Chris Fenton, Chief Executive of RSSB: “I don’t see skills anywhere near high enough on Network Rail’s agenda. It has first-rate apprenticeship programmes. You could double them. I don’t see enough engagement with the supply chain on skills. I see other industries working much more effectively with their supply chains. But not Network Rail, or the industry as a whole.”
Len Porter: “In the oil industry, better engagement with suppliers brought costs crashing down. This is why I was so opposed to the Rail Delivery Group - it was just operators and Network Rail. They wouldn’t let the supply community in. That’s like the aviation industry saying it would let Ryanair and Easjyet to the top table, but not Rolls-Royce or Boeing.
“This gets to the heart of the leadership debate. Who is accountable? You have RDG telling Network Rail what to do! It is such nonsense. You couldn’t make it up. Network Rail has deeply entrenched views.”
Better engagement with suppliers should be followed up with:
Communication with customers (passenger and freight)

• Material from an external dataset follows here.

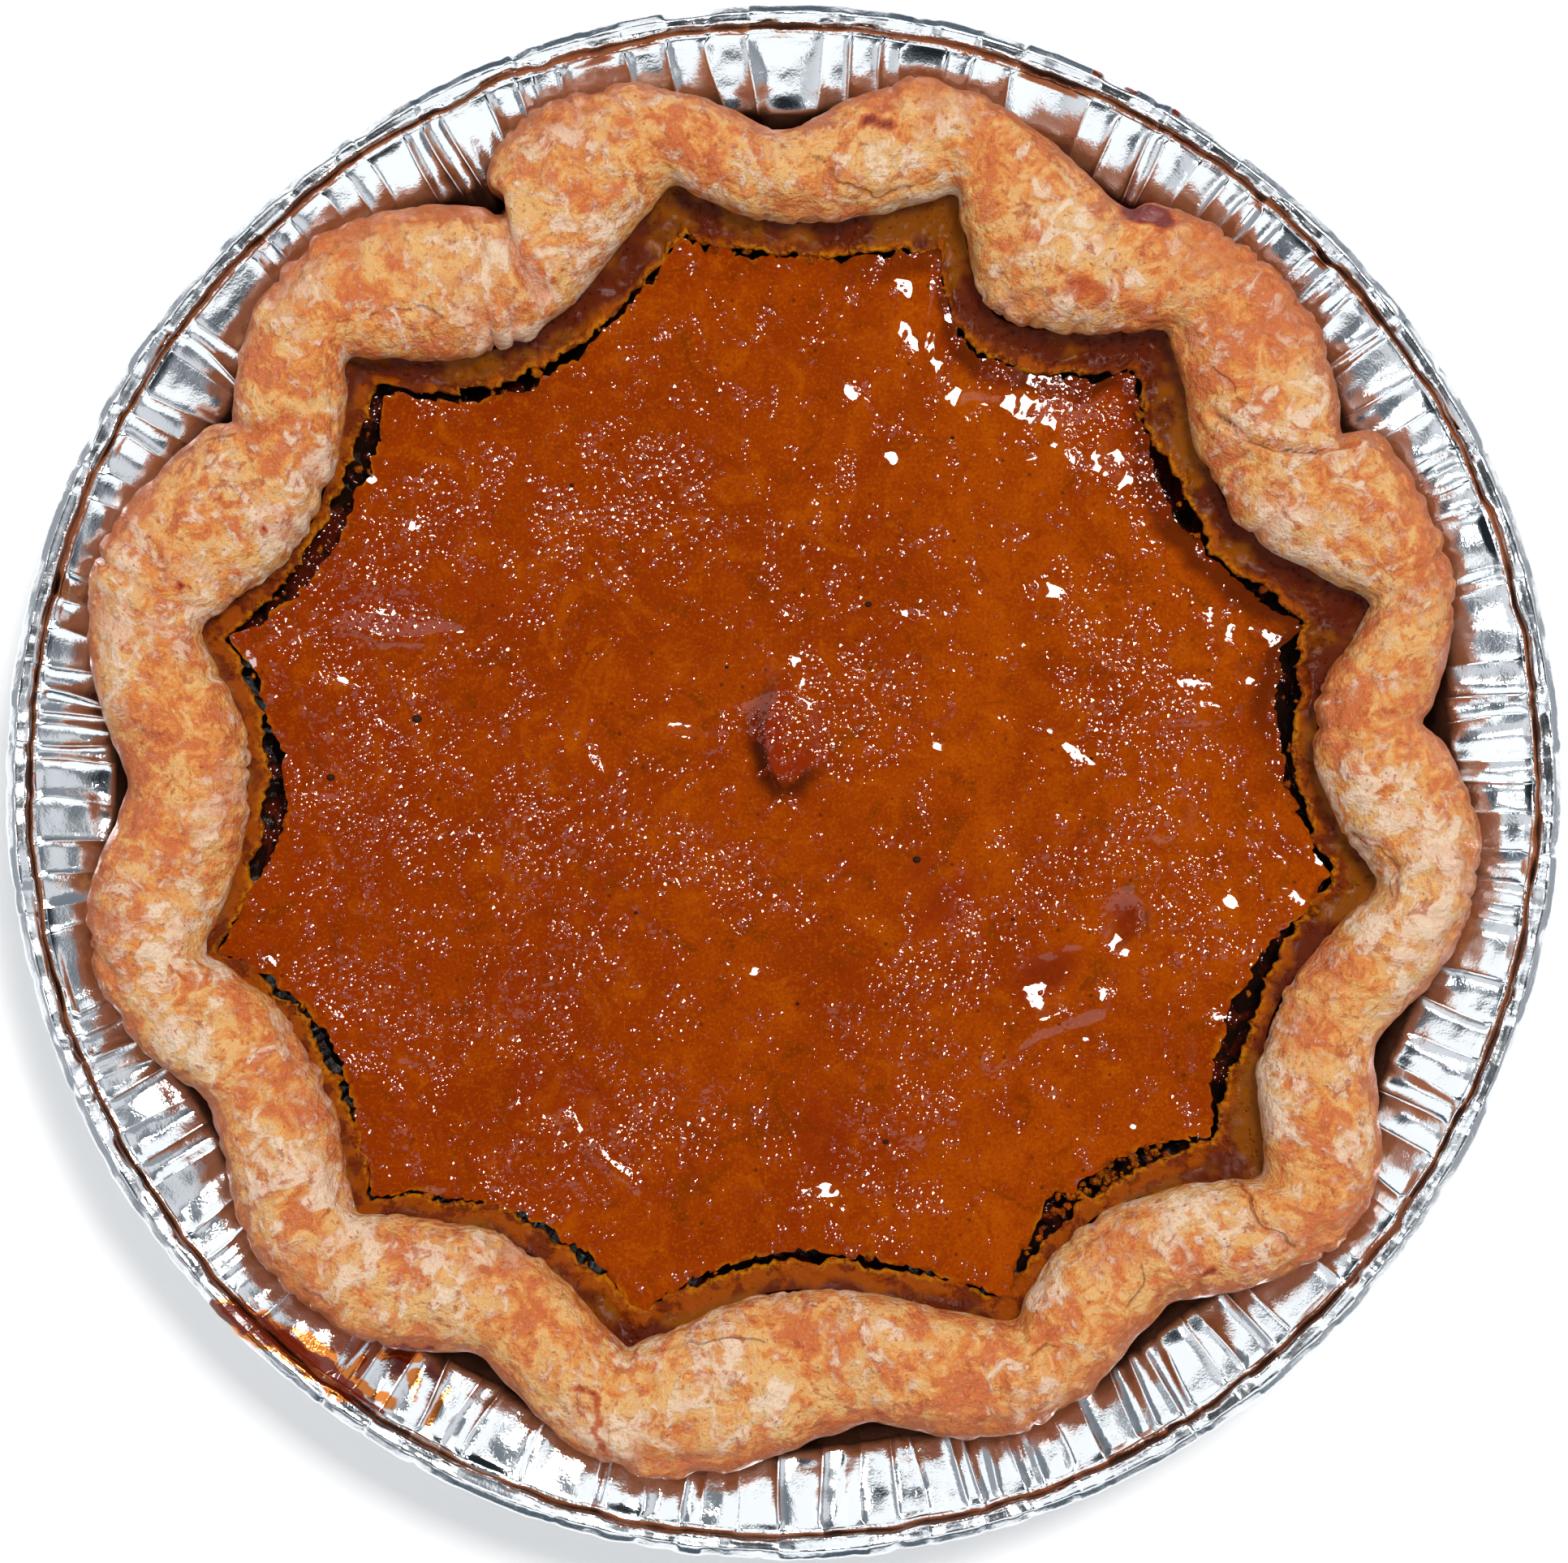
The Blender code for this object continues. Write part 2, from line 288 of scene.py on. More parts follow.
def fill_ramp(ramp, stops):
    """Sets a colour ramp's stops, each given as its position and its colour."""
    for number, (position, colour) in enumerate(stops):
        if number > 1:
            ramp.elements.new(position)
        ramp.elements[number].position = position
        ramp.elements[number].color = (*colour, 1.0)


class Nodes:
    """A node tree in the making: it adds nodes and wires them up."""

    def __init__(self, tree):
        self.tree = tree

    def feed(self, socket, value):
        """Links a wrapped value to a socket, or sets a plain number, colour or vector."""
        if isinstance(value, Value):
            self.tree.links.new(value.socket, socket)
        elif isinstance(value, tuple) and len(value) == 3 and socket.type == "RGBA":
            socket.default_value = (*value, 1.0)
        else:
            socket.default_value = value

    def node(self, kind, settings, sockets, output=0):
        """Any node: its settings, or a ramp's stops, are set first, and then its sockets."""
        made = self.tree.nodes.new(kind)
        for name, value in settings.items():
            if name == "stops":
                fill_ramp(made.color_ramp, value)
            else:
                setattr(made, name, value)
        for key, value in sockets.items():
            self.feed(made.inputs[key], value)
        return Value(self, made.outputs[output])

    def blend(self, mask, under, over):
        """A colour that goes from one to another with a mask."""
        return self.node("ShaderNodeMix", {"data_type": "RGBA"}, {0: mask, 6: under, 7: over}, 2)

    def layered(self, colour, *layers):
        """A colour with others laid over it, each given as its mask and its colour."""
        for mask, over in layers:
            colour = self.blend(mask, colour, over)
        return colour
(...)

Enormous growth in passenger numbers is changing the nature of the railway. That growth is fundamentally shifting the economics, and a huge revenue stream is being generated. Yet passenger trust is being eroded, argued Anthony Smith.
“There are serious issues about value for money. Passengers do not care a jot who runs the railways. They want a value-for-money service that turns up on time, and which is safe and clean.
“But the industry’s ability to handle both short and long-term change is extremely worrying. The incentives are not there. As a result, a lot of the customer-facing experience is light years behind what is being provided in other transport sectors. The pace of change on ticketing is a particular issue. The railway is chronically poor at this.